DOJ Inspector General Michael Horowitz’s December 2019 report on FISA abuse concluded the FBI’s investigation was filled with serious missteps and concealed exculpatory information from the FISA court. Horowitz criticized the bureau for at least 17 “significant errors and omissions” spanning from the fall of 2016 to the summer of 2017.
The FISA filings relied upon a dossier compiled by Steele, who’d been hired by Fusion GPS, which in turn was hired by Hillary Clinton’s presidential campaign and the Democratic National Committee through Clinton campaign general counsel Marc Elias and the Perkins Coie law firm.
Page was never charged with any wrongdoing.
“Some of the defendants, such as Comey, McCabe, Strzok, and Lisa Page, allegedly approved, encouraged, and facilitated Page’s investigation and the warrant applications,” the judge ruled Thursday but added, “Absent from the complaint is any claim that these four defendants participated in drafting or substantively reviewing the faulty applications themselves, let alone that they performed the FISA surveillance and acquired Page’s communications.”
McCabe and Comey pushed to include allegations from Steele’s dossier in the 2017 intelligence community assessment on Russia, and the dossier was summarized in a classified annex.
Strzok, Page, and Pientka were all key members of the Trump-Russia Crossfire Hurricane investigation. Horowitz said Somma was “primarily responsible for some of the most significant errors and omissions in the FISA applications,” and Auten interviewed Steele’s alleged main source, Igor Danchenko, in 2017.
Danchenko was charged by special counsel John Durham last year with five counts of making false statements to the FBI. Durham says the comments were about the information Danchenko provided for the Steele dossier. Horowitz concluded that Danchenko eventually undermined Steele’s unfounded claims of a “well-developed conspiracy” between Trump and Russia.
Whistleblower allegations also emerged last month that Auten opened an assessment in August 2020 that was used by FBI headquarters to wrongly label accurate information about Hunter Biden as false.
Durham’s investigation has led to one guilty plea, with Clinesmith admitting he fraudulently changed the wording of a CIA email to say that Page was “not a source” for the agency, even though the FBI was told that Page had been an “operational contact” for the agency.
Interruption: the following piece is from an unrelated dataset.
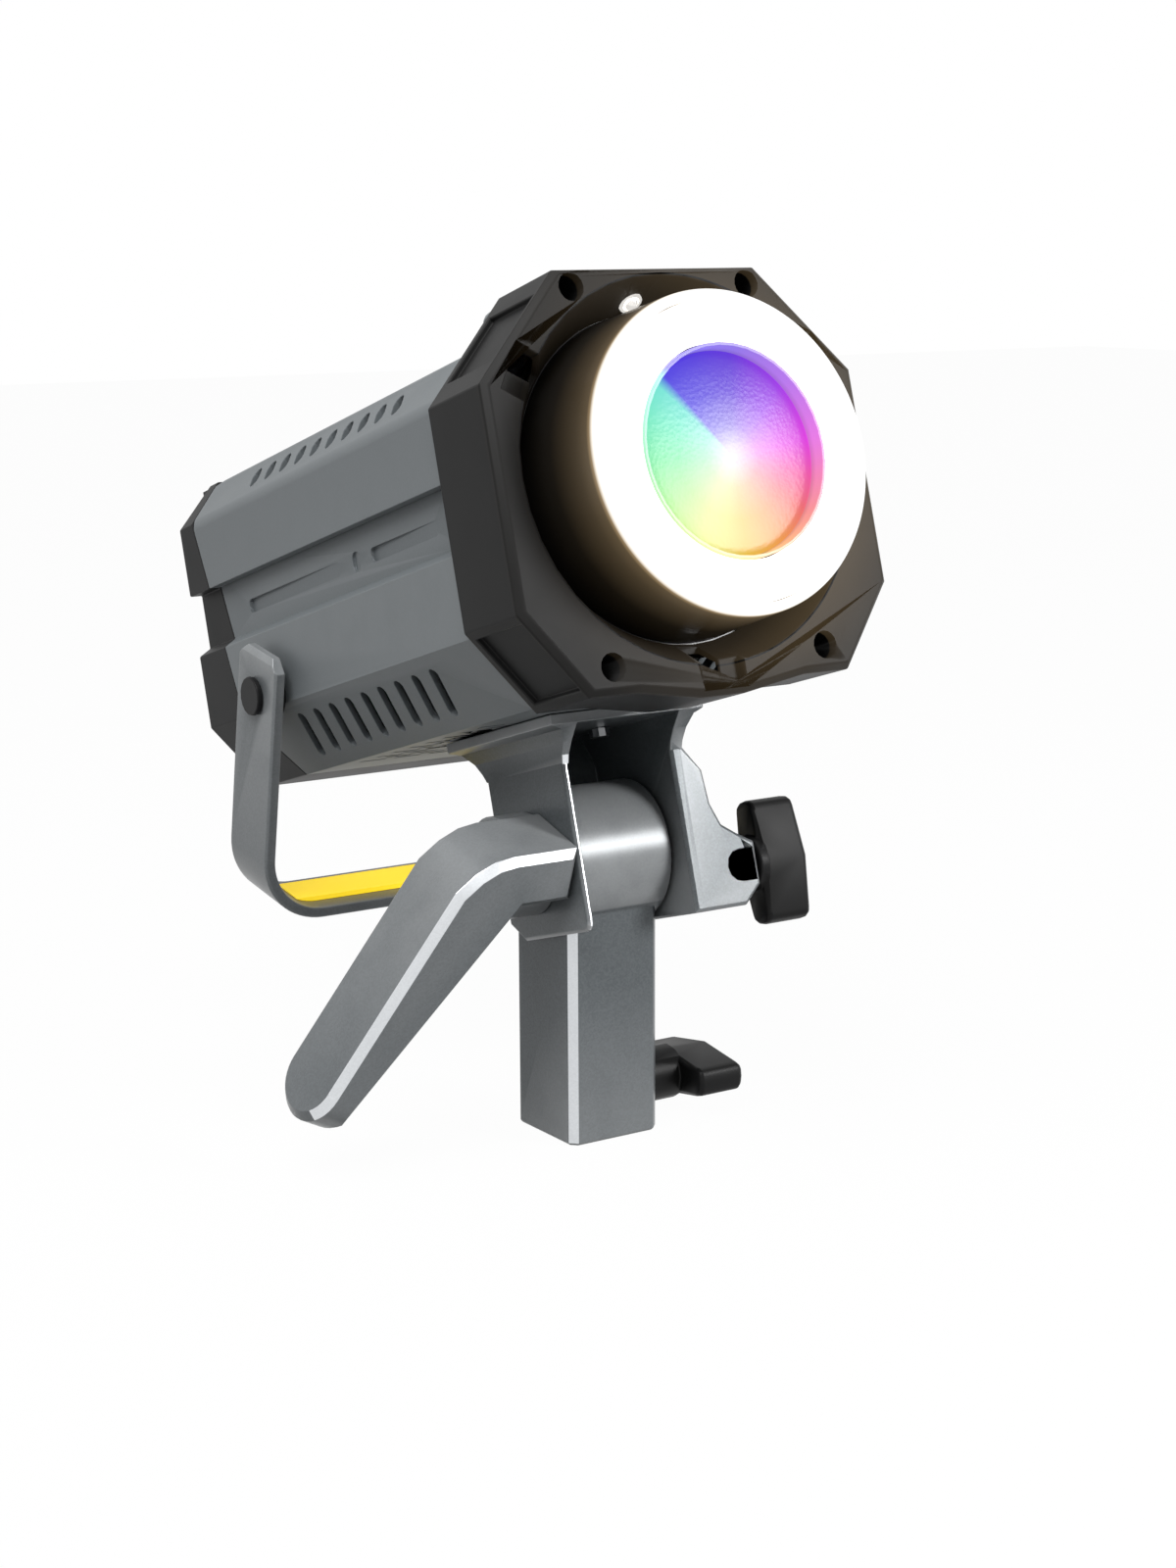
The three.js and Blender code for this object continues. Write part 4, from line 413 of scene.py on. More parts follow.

The judge pointed to Pientka, Auten, Somma, and Clinesmith.
“Even for the four defendants who did contribute to the material errors in the applications, Page does not claim that they ‘engaged in electronic surveillance,’ as defined,” the judge ruled.
“If proven, these allegations clearly demonstrate wrongdoing,” the judge said. “Indeed, Clinesmith entered a plea in United States v. Clinesmith for making a false statement … but Page does not allege that any of the individual defendants, including the unknown John Doe defendants and those most responsible for the applications’ critical errors, took part in obtaining the surveillance information, either by setting up the devices or gathering or listening to Page’s communications.”
The judge ruled: “Thus, the Court cannot plausibly infer from this complaint that any of the individual defendants, known or unknown, ‘engaged in electronic surveillance,’ in violation of §§ 1809(a) and 1810.”
CLICK HERE TO READ MORE FROM THE WASHINGTON EXAMINER
A total of four FISA applications and renewals against Page were signed off on by FBI and DOJ leadership and approved by the FISA court. Comey, McCabe, former Deputy Attorney General Sally Yates, former Deputy Attorney General Rod Rosenstein, and former acting Attorney General Dana Boente all signed off on it.
FBI Director Christopher Wray, who has repeatedly called the Horowitz findings “utterly unacceptable,” concurred with the DOJ’s conclusions that at least some of the FISA surveillance against Page was illegal.